また元々低下症でお薬を飲んで補充している子でも、やはり少しお薬の量を増やさないと追いつかないことがあります。

投薬を初めてすぐ効くタイプのお薬ではないため、気がついた時に早めにはじめるのが大切です。

適切な投薬で良くなります
適切な投薬で良くなります

以前、どうしても投薬に抵抗があり、低下症だと分かっていたものの頑にお薬を使いたがらなかった飼い主さんがいらっしゃいました。

そのわんちゃんは実は皮膚の状態も非常に悪く、年間を通してかなりマメなケアをされていましたが、お薬を使わないでコントロールすることは困難でした。

ですが二年かけてお話をし、体の恒常性のためにホルモンを補って欲しいこと、平行して分子標的薬を使って副作用の少ない痒みのコントロールをおこなうことをお話しし、投薬をはじめた途端、おどろくほど改善しました。

そう、皮膚病とも甲状腺ホルモンは密接に関係しているのです。

よく話をうかがってみると、飼い主さんがお薬を使いたがらなかった訳は、ずっと昔、飼っていらしたわんちゃんが抗がん剤の副作用で苦しんだからでした。

しかし実際には、何十年前につかわれた抗がん剤と、甲状腺ホルモンのお薬や分子標的薬は、全くの別物といっていいほど作用機序も効果も違います。どういった効果があり、どういった副作用があるのかをきちんと説明を受けた上で、投薬ができればわんちゃんのQOLは劇的に高まります。

事実、そのわんちゃんは投薬してすぐに驚くほど深く眠れるようになりました。これは薬に鎮静効果がある訳ではなく、痒みのせいもしくは寒さのせいで、夜十分に眠れないのが改善したためです。

もっと早く投薬していれば…と飼い主さんは後悔していました。

お薬は日進月歩の進化をとげ、副作用が少なく安全性が高いものがたくさん開発されています。

昔のお薬のイメージだけでいたずらにお薬を避けるのではなく、きちんと説明を受け適切な投薬を行いましょう。

正しい情報と合理的な治療
正しい情報と合理的な治療

一番悲しく思うのが、それが正しいかどうかの判別がつかない方が、自己流でネットの情報を鵜呑みにし、インチキ医学のような知識にまどわされて、獣医師の説明をまともに聞く耳を持てなくなってしまうことです。

エビデンスにのっとった治療を行うことが出来ず、酷く長いこと苦しい状態においてしまっている場合もあります。

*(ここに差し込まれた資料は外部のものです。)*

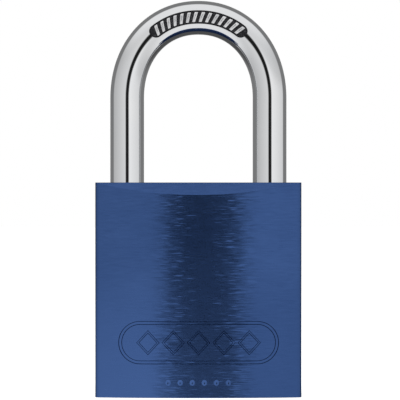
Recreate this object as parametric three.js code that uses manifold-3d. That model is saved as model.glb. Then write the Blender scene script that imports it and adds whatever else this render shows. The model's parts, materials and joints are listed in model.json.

これは多くの獣医師が経験していることですが、大変残念でなりません。

疑問に思ったら調べることはとても大切です。ですがその根拠となる知識が、見知らぬ誰かのブログでは話になりません。

どの病院でも、基本きちんとしたデータのある論文をベースとした治療を行っています。

疑問があるならば是非、かかりつけの動物病院にご相談下さい。